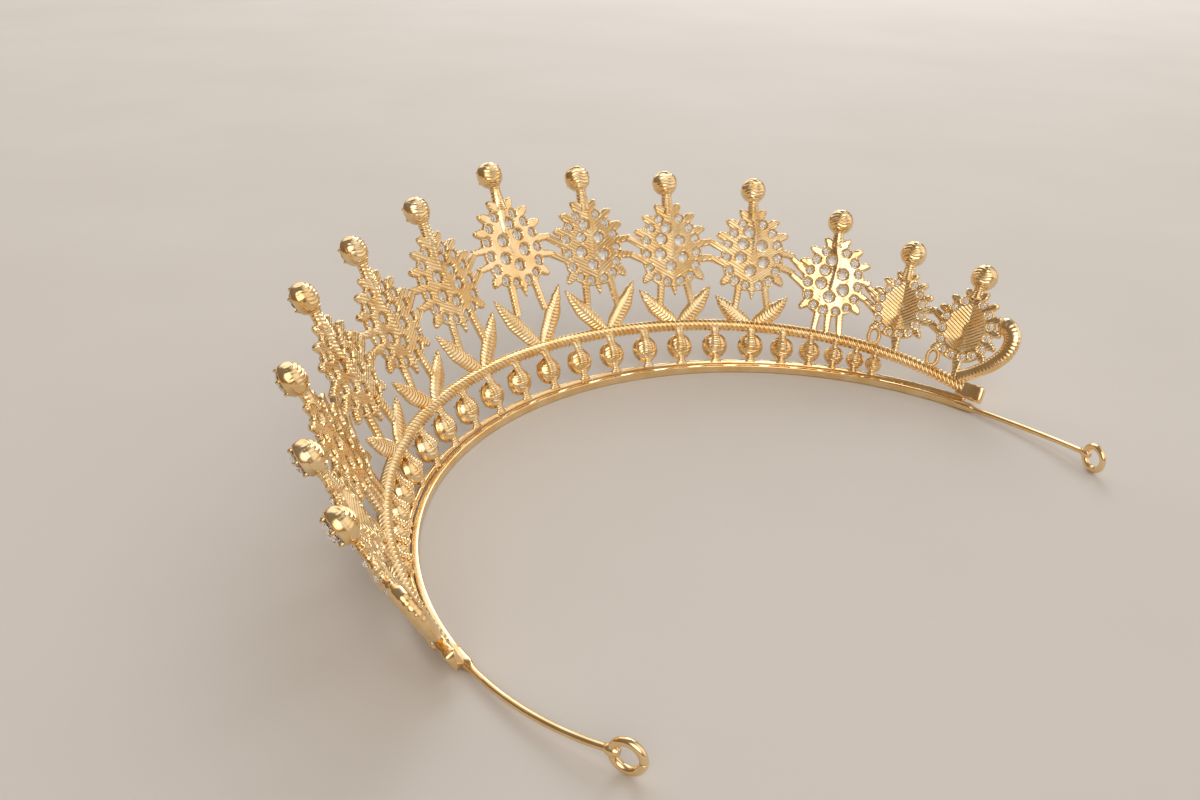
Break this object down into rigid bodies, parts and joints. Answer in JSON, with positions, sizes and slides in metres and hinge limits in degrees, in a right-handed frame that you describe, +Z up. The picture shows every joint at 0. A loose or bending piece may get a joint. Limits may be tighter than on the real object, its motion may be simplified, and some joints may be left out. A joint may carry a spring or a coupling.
{
  "type": "tiara",
  "caption": "Gold-plated openwork tiara: pear-shaped clusters on leaves over a jewelled rope rail, with jewelled finials, end scrolls and a plain headband ending in eyelets.",
  "frame": {"origin": "on the surface it stands on, under the middle of its overall width and depth", "axes": "+X to the wearer's left across the head, -Y towards the front of the tiara, +Z up"},
  "size_m": [0.1768, 0.1302, 0.051],
  "materials": {
    "polished_gold": "polished",
    "cast_gold": "polished, finely ribbed",
    "crystal": "faceted, clear"
  },
  "bodies": {
    "root": {"headband": "polished_gold", "gallery_casting": "cast_gold", "finial_stone_01": "crystal", "finial_stone_02": "crystal", "finial_stone_03": "crystal", "finial_stone_04": "crystal", "finial_stone_05": "crystal", "finial_stone_06": "crystal", "finial_stone_07": "crystal", "finial_stone_08": "crystal", "finial_stone_09": "crystal", "finial_stone_10": "crystal", "finial_stone_11": "crystal", "finial_stone_12": "crystal", "finial_stone_13": "crystal", "rail_stone_01": "crystal", "rail_stone_02": "crystal", "rail_stone_03": "crystal", "rail_stone_04": "crystal", "rail_stone_05": "crystal", "rail_stone_06": "crystal", "rail_stone_07": "crystal", "rail_stone_08": "crystal", "rail_stone_09": "crystal", "rail_stone_10": "crystal", "rail_stone_11": "crystal", "rail_stone_12": "crystal", "rail_stone_13": "crystal", "rail_stone_14": "crystal", "rail_stone_15": "crystal", "rail_stone_16": "crystal", "rail_stone_17": "crystal", "rail_stone_18": "crystal", "rail_stone_19": "crystal", "rail_stone_20": "crystal", "rail_stone_21": "crystal", "rail_stone_22": "crystal", "rail_stone_23": "crystal"}
  },
  "joints": []
}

__EXERCISE__
Write every line of the material above again, exactly.

__RESULT__
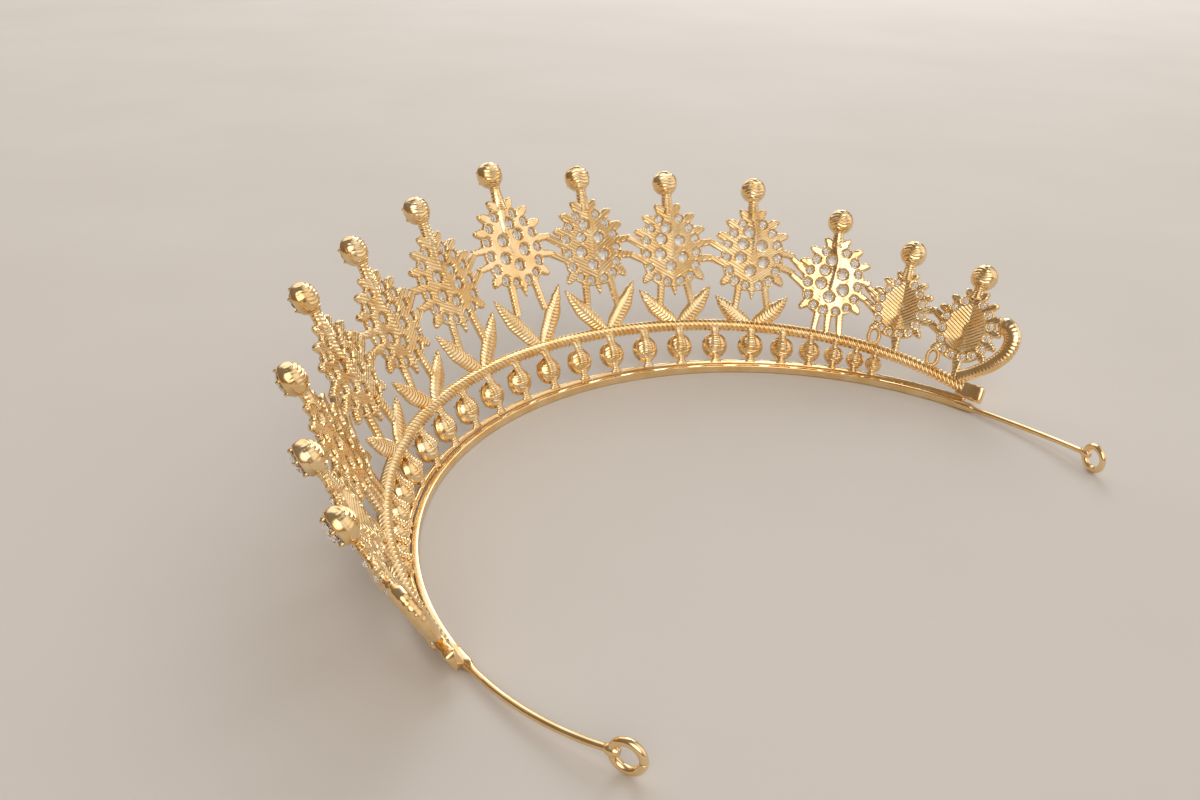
Break this object down into rigid bodies, parts and joints. Answer in JSON, with positions, sizes and slides in metres and hinge limits in degrees, in a right-handed frame that you describe, +Z up. The picture shows every joint at 0. A loose or bending piece may get a joint. Limits may be tighter than on the real object, its motion may be simplified, and some joints may be left out. A joint may carry a spring or a coupling.
{
  "type": "tiara",
  "caption": "Gold-plated openwork tiara: pear-shaped clusters on leaves over a jewelled rope rail, with jewelled finials, end scrolls and a plain headband ending in eyelets.",
  "frame": {"origin": "on the surface it stands on, under the middle of its overall width and depth", "axes": "+X to the wearer's left across the head, -Y towards the front of the tiara, +Z up"},
  "size_m": [0.1768, 0.1302, 0.051],
  "materials": {
    "polished_gold": "polished",
    "cast_gold": "polished, finely ribbed",
    "crystal": "faceted, clear"
  },
  "bodies": {
    "root": {"headband": "polished_gold", "gallery_casting": "cast_gold", "finial_stone_01": "crystal", "finial_stone_02": "crystal", "finial_stone_03": "crystal", "finial_stone_04": "crystal", "finial_stone_05": "crystal", "finial_stone_06": "crystal", "finial_stone_07": "crystal", "finial_stone_08": "crystal", "finial_stone_09": "crystal", "finial_stone_10": "crystal", "finial_stone_11": "crystal", "finial_stone_12": "crystal", "finial_stone_13": "crystal", "rail_stone_01": "crystal", "rail_stone_02": "crystal", "rail_stone_03": "crystal", "rail_stone_04": "crystal", "rail_stone_05": "crystal", "rail_stone_06": "crystal", "rail_stone_07": "crystal", "rail_stone_08": "crystal", "rail_stone_09": "crystal", "rail_stone_10": "crystal", "rail_stone_11": "crystal", "rail_stone_12": "crystal", "rail_stone_13": "crystal", "rail_stone_14": "crystal", "rail_stone_15": "crystal", "rail_stone_16": "crystal", "rail_stone_17": "crystal", "rail_stone_18": "crystal", "rail_stone_19": "crystal", "rail_stone_20": "crystal", "rail_stone_21": "crystal", "rail_stone_22": "crystal", "rail_stone_23": "crystal"}
  },
  "joints": []
}